→ WORK REQUIRED
Take the data below and repeat it exactly.

━━━ GIVEN RECORDS

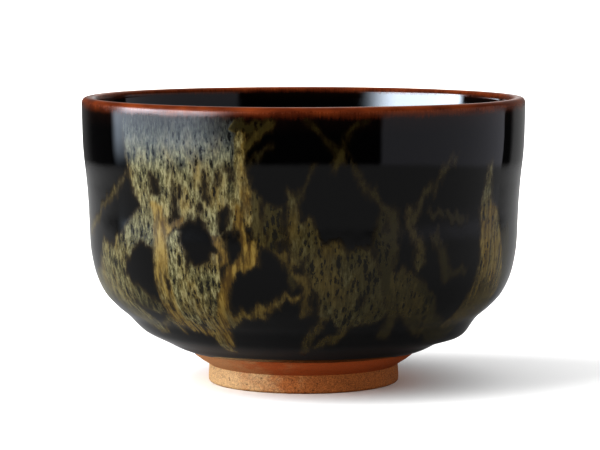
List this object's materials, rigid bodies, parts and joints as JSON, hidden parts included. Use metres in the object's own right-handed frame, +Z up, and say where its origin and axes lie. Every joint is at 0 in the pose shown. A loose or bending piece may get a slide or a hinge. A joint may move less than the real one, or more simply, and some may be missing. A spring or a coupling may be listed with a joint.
{
  "type": "matcha bowl",
  "caption": "Round-bellied stoneware tea bowl on a turned foot ring, black iron glaze with a rust-brown lip and golden-olive ash glaze runs, for whisking tea.",
  "frame": {"origin": "on the table, at the centre of the foot ring's standing face", "axes": "+Z up along the bowl's axis; -Y is the side with the broad ash glaze fall to the left of its middle"},
  "size_m": [0.12, 0.12, 0.0775],
  "materials": {
    "clay": "unglazed stoneware, fine grained, matt",
    "foot_clay": "unglazed stoneware, sandy, matt",
    "black_glaze": "high gloss black iron glaze",
    "lining_glaze": "high gloss black iron glaze",
    "rust_glaze": "gloss rust-brown where the glaze is thin",
    "ash_glaze": "gloss golden-olive, streaked"
  },
  "bodies": {
    "root": {"clay_body": "clay", "foot_ring": "foot_clay", "outer_glaze": "black_glaze", "inner_glaze": "lining_glaze", "rim_glaze": "rust_glaze", "ash_glaze": "ash_glaze"}
  },
  "joints": []
}
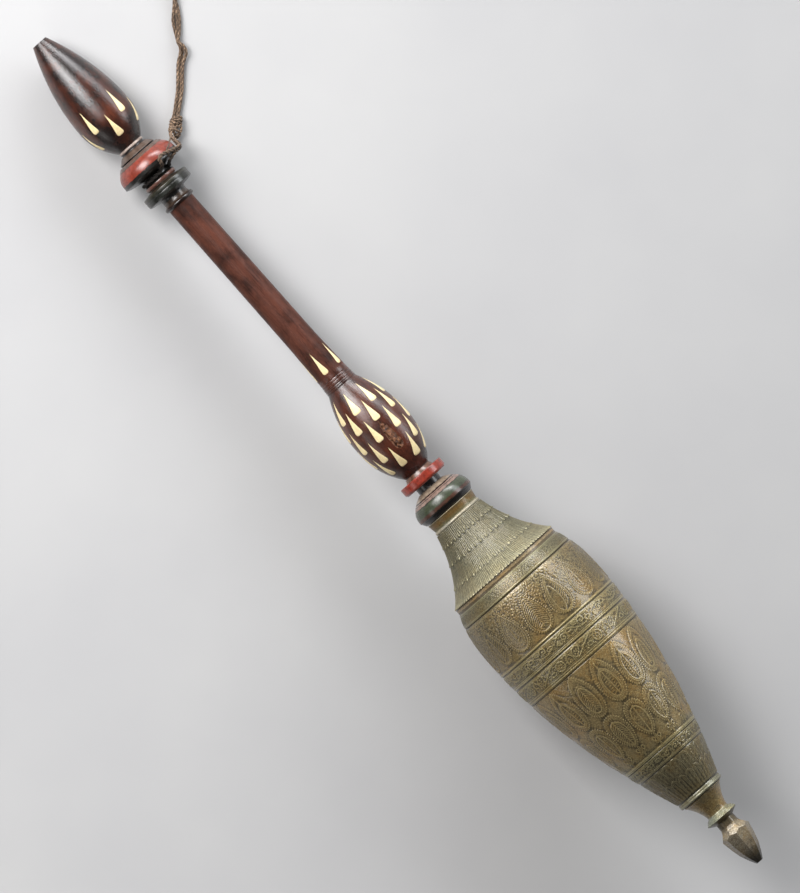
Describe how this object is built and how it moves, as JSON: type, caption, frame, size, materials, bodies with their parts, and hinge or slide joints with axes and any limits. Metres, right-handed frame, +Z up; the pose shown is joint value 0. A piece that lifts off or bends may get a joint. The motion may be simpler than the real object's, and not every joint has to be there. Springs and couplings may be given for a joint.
{
  "type": "ceremonial staff",
  "caption": "Ceremonial staff lying down: turned dark wood inlaid with bone drops, red lacquered discs and a hollow chased brass head with a lotus bud tip.",
  "frame": {"origin": "centre of the staff's length, under it, on the surface that it lies on", "axes": "+X along the staff towards the brass tip, +Z up, +Y to the side that the twine lies on"},
  "size_m": [0.871, 0.1765, 0.1181],
  "materials": {
    "dark_wood": "dark oiled and lacquered wood",
    "bone": "polished old bone",
    "old_brass": "chased brass with olive patina",
    "pale_brass": "brass with pale grey-green patina",
    "dark_brass": "darkened brass",
    "twine": "plied plant fibre"
  },
  "bodies": {
    "root": {"bone_drop_mid_bulb_1_1": "bone", "bone_drop_mid_bulb_1_2": "bone", "bone_drop_mid_bulb_1_3": "bone", "bone_drop_mid_bulb_1_4": "bone", "bone_drop_mid_bulb_1_5": "bone", "bone_drop_mid_bulb_1_6": "bone", "bone_drop_mid_bulb_1_7": "bone", "bone_drop_mid_bulb_1_8": "bone", "bone_drop_mid_bulb_2_1": "bone", "bone_drop_mid_bulb_2_2": "bone", "bone_drop_mid_bulb_2_3": "bone", "bone_drop_mid_bulb_2_4": "bone", "bone_drop_mid_bulb_2_5": "bone", "bone_drop_mid_bulb_2_6": "bone", "bone_drop_mid_bulb_2_7": "bone", "bone_drop_mid_bulb_2_8": "bone", "bone_drop_mid_bulb_3_1": "bone", "bone_drop_mid_bulb_3_2": "bone", "bone_drop_mid_bulb_3_3": "bone", "bone_drop_mid_bulb_3_4": "bone", "bone_drop_mid_bulb_3_5": "bone", "bone_drop_mid_bulb_3_6": "bone", "bone_drop_mid_bulb_3_7": "bone", "bone_drop_mid_bulb_3_8": "bone", "bone_drop_mid_bulb_4_2": "bone", "bone_drop_mid_bulb_4_3": "bone", "bone_drop_mid_bulb_4_4": "bone", "bone_drop_mid_bulb_4_5": "bone", "bone_drop_mid_bulb_4_6": "bone", "bone_drop_mid_bulb_4_7": "bone", "bone_drop_mid_bulb_4_8": "bone", "bone_drop_mid_bulb_5_1": "bone", "bone_drop_mid_bulb_5_2": "bone", "bone_drop_mid_bulb_5_3": "bone", "bone_drop_mid_bulb_5_4": "bone", "bone_drop_mid_bulb_5_5": "bone", "bone_drop_mid_bulb_5_6": "bone", "bone_drop_mid_bulb_5_7": "bone", "bone_drop_mid_bulb_5_8": "bone", "bone_drop_shaft_1": "bone", "bone_drop_shaft_2": "bone", "bone_drop_shaft_3": "bone", "bone_drop_shaft_4": "bone", "bone_drop_shaft_5": "bone", "bone_drop_top_bulb_1_1": "bone", "bone_drop_top_bulb_1_2": "bone", "bone_drop_top_bulb_1_3": "bone", "bone_drop_top_bulb_1_4": "bone", "bone_drop_top_bulb_1_5": "bone", "bone_drop_top_bulb_2_1": "bone", "bone_drop_top_bulb_2_2": "bone", "bone_drop_top_bulb_2_3": "bone", "bone_drop_top_bulb_2_4": "bone", "bone_drop_top_bulb_2_5": "bone", "brass_body": "old_brass", "brass_foot": "dark_brass", "brass_neck_cap": "pale_brass", "cord_neck_tie": "twine", "cord_run": "twine", "handle": "dark_wood"}
  },
  "joints": []
}
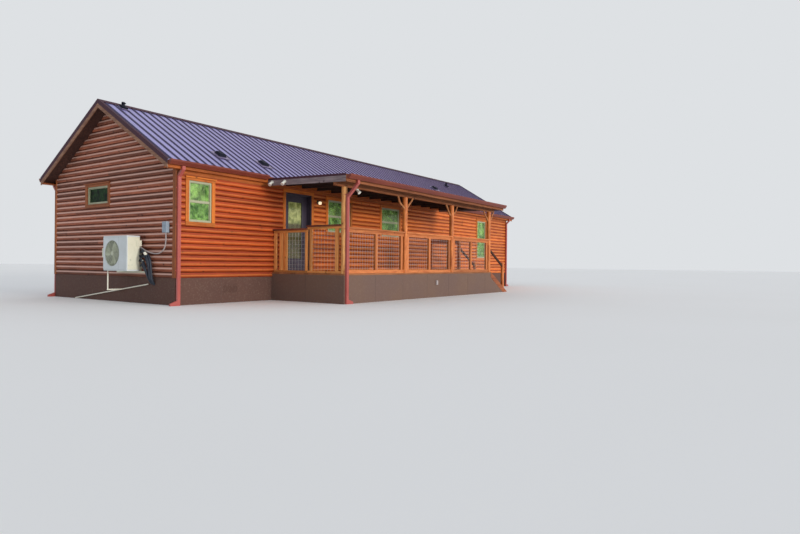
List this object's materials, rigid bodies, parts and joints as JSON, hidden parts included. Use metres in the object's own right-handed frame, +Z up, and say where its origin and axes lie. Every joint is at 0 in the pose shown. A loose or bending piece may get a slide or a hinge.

━━━━━━

→ ANSWER BELOW
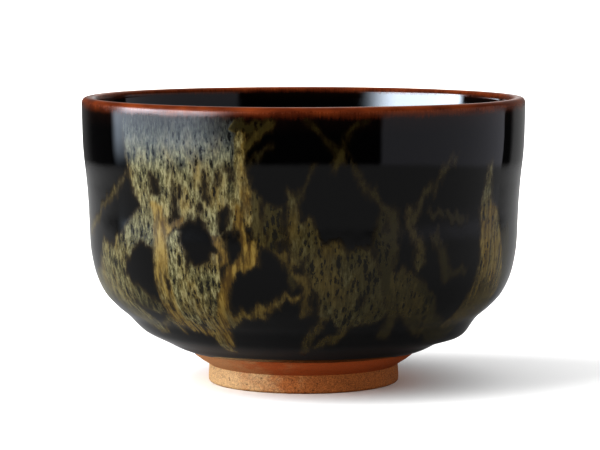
List this object's materials, rigid bodies, parts and joints as JSON, hidden parts included. Use metres in the object's own right-handed frame, +Z up, and say where its origin and axes lie. Every joint is at 0 in the pose shown. A loose or bending piece may get a slide or a hinge. A joint may move less than the real one, or more simply, and some may be missing. A spring or a coupling may be listed with a joint.
{
  "type": "matcha bowl",
  "caption": "Round-bellied stoneware tea bowl on a turned foot ring, black iron glaze with a rust-brown lip and golden-olive ash glaze runs, for whisking tea.",
  "frame": {"origin": "on the table, at the centre of the foot ring's standing face", "axes": "+Z up along the bowl's axis; -Y is the side with the broad ash glaze fall to the left of its middle"},
  "size_m": [0.12, 0.12, 0.0775],
  "materials": {
    "clay": "unglazed stoneware, fine grained, matt",
    "foot_clay": "unglazed stoneware, sandy, matt",
    "black_glaze": "high gloss black iron glaze",
    "lining_glaze": "high gloss black iron glaze",
    "rust_glaze": "gloss rust-brown where the glaze is thin",
    "ash_glaze": "gloss golden-olive, streaked"
  },
  "bodies": {
    "root": {"clay_body": "clay", "foot_ring": "foot_clay", "outer_glaze": "black_glaze", "inner_glaze": "lining_glaze", "rim_glaze": "rust_glaze", "ash_glaze": "ash_glaze"}
  },
  "joints": []
}
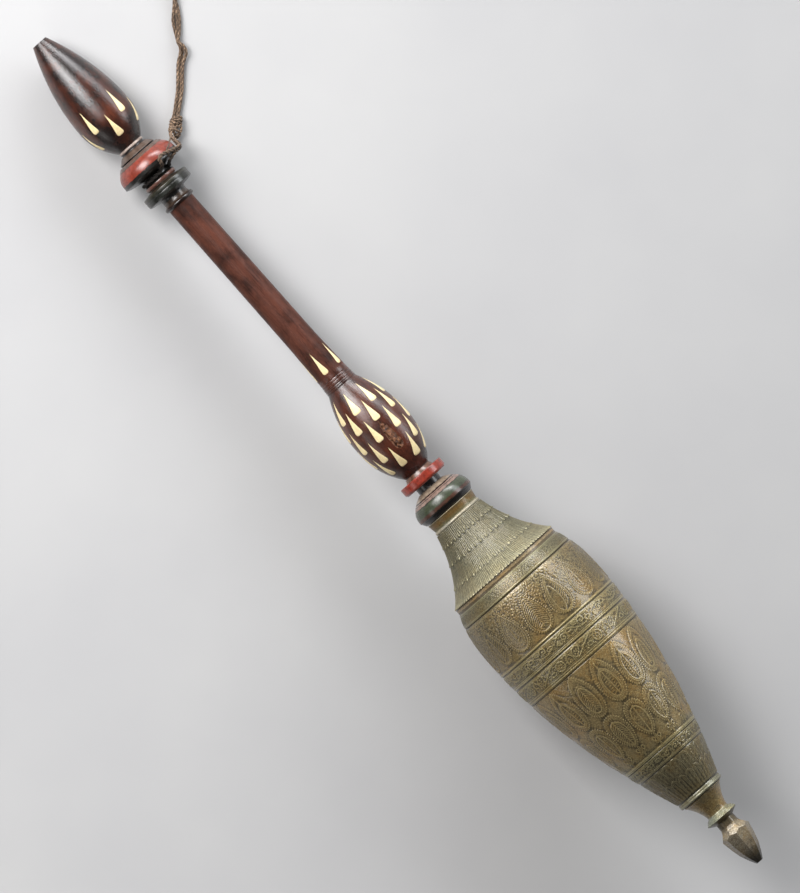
Describe how this object is built and how it moves, as JSON: type, caption, frame, size, materials, bodies with their parts, and hinge or slide joints with axes and any limits. Metres, right-handed frame, +Z up; the pose shown is joint value 0. A piece that lifts off or bends may get a joint. The motion may be simpler than the real object's, and not every joint has to be there. Springs and couplings may be given for a joint.
{
  "type": "ceremonial staff",
  "caption": "Ceremonial staff lying down: turned dark wood inlaid with bone drops, red lacquered discs and a hollow chased brass head with a lotus bud tip.",
  "frame": {"origin": "centre of the staff's length, under it, on the surface that it lies on", "axes": "+X along the staff towards the brass tip, +Z up, +Y to the side that the twine lies on"},
  "size_m": [0.871, 0.1765, 0.1181],
  "materials": {
    "dark_wood": "dark oiled and lacquered wood",
    "bone": "polished old bone",
    "old_brass": "chased brass with olive patina",
    "pale_brass": "brass with pale grey-green patina",
    "dark_brass": "darkened brass",
    "twine": "plied plant fibre"
  },
  "bodies": {
    "root": {"bone_drop_mid_bulb_1_1": "bone", "bone_drop_mid_bulb_1_2": "bone", "bone_drop_mid_bulb_1_3": "bone", "bone_drop_mid_bulb_1_4": "bone", "bone_drop_mid_bulb_1_5": "bone", "bone_drop_mid_bulb_1_6": "bone", "bone_drop_mid_bulb_1_7": "bone", "bone_drop_mid_bulb_1_8": "bone", "bone_drop_mid_bulb_2_1": "bone", "bone_drop_mid_bulb_2_2": "bone", "bone_drop_mid_bulb_2_3": "bone", "bone_drop_mid_bulb_2_4": "bone", "bone_drop_mid_bulb_2_5": "bone", "bone_drop_mid_bulb_2_6": "bone", "bone_drop_mid_bulb_2_7": "bone", "bone_drop_mid_bulb_2_8": "bone", "bone_drop_mid_bulb_3_1": "bone", "bone_drop_mid_bulb_3_2": "bone", "bone_drop_mid_bulb_3_3": "bone", "bone_drop_mid_bulb_3_4": "bone", "bone_drop_mid_bulb_3_5": "bone", "bone_drop_mid_bulb_3_6": "bone", "bone_drop_mid_bulb_3_7": "bone", "bone_drop_mid_bulb_3_8": "bone", "bone_drop_mid_bulb_4_2": "bone", "bone_drop_mid_bulb_4_3": "bone", "bone_drop_mid_bulb_4_4": "bone", "bone_drop_mid_bulb_4_5": "bone", "bone_drop_mid_bulb_4_6": "bone", "bone_drop_mid_bulb_4_7": "bone", "bone_drop_mid_bulb_4_8": "bone", "bone_drop_mid_bulb_5_1": "bone", "bone_drop_mid_bulb_5_2": "bone", "bone_drop_mid_bulb_5_3": "bone", "bone_drop_mid_bulb_5_4": "bone", "bone_drop_mid_bulb_5_5": "bone", "bone_drop_mid_bulb_5_6": "bone", "bone_drop_mid_bulb_5_7": "bone", "bone_drop_mid_bulb_5_8": "bone", "bone_drop_shaft_1": "bone", "bone_drop_shaft_2": "bone", "bone_drop_shaft_3": "bone", "bone_drop_shaft_4": "bone", "bone_drop_shaft_5": "bone", "bone_drop_top_bulb_1_1": "bone", "bone_drop_top_bulb_1_2": "bone", "bone_drop_top_bulb_1_3": "bone", "bone_drop_top_bulb_1_4": "bone", "bone_drop_top_bulb_1_5": "bone", "bone_drop_top_bulb_2_1": "bone", "bone_drop_top_bulb_2_2": "bone", "bone_drop_top_bulb_2_3": "bone", "bone_drop_top_bulb_2_4": "bone", "bone_drop_top_bulb_2_5": "bone", "brass_body": "old_brass", "brass_foot": "dark_brass", "brass_neck_cap": "pale_brass", "cord_neck_tie": "twine", "cord_run": "twine", "handle": "dark_wood"}
  },
  "joints": []
}
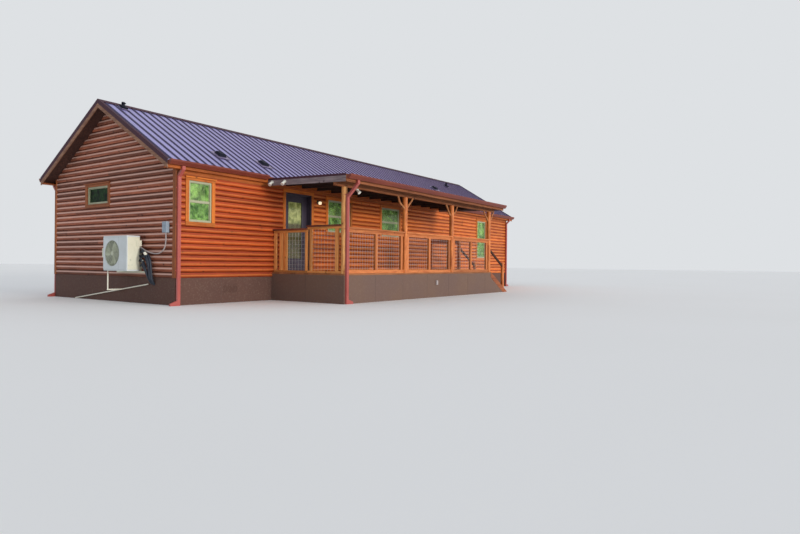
List this object's materials, rigid bodies, parts and joints as JSON, hidden parts included. Use metres in the object's own right-handed frame, +Z up, and say where its origin and axes lie. Every joint is at 0 in the pose shown. A loose or bending piece may get a slide or a hinge.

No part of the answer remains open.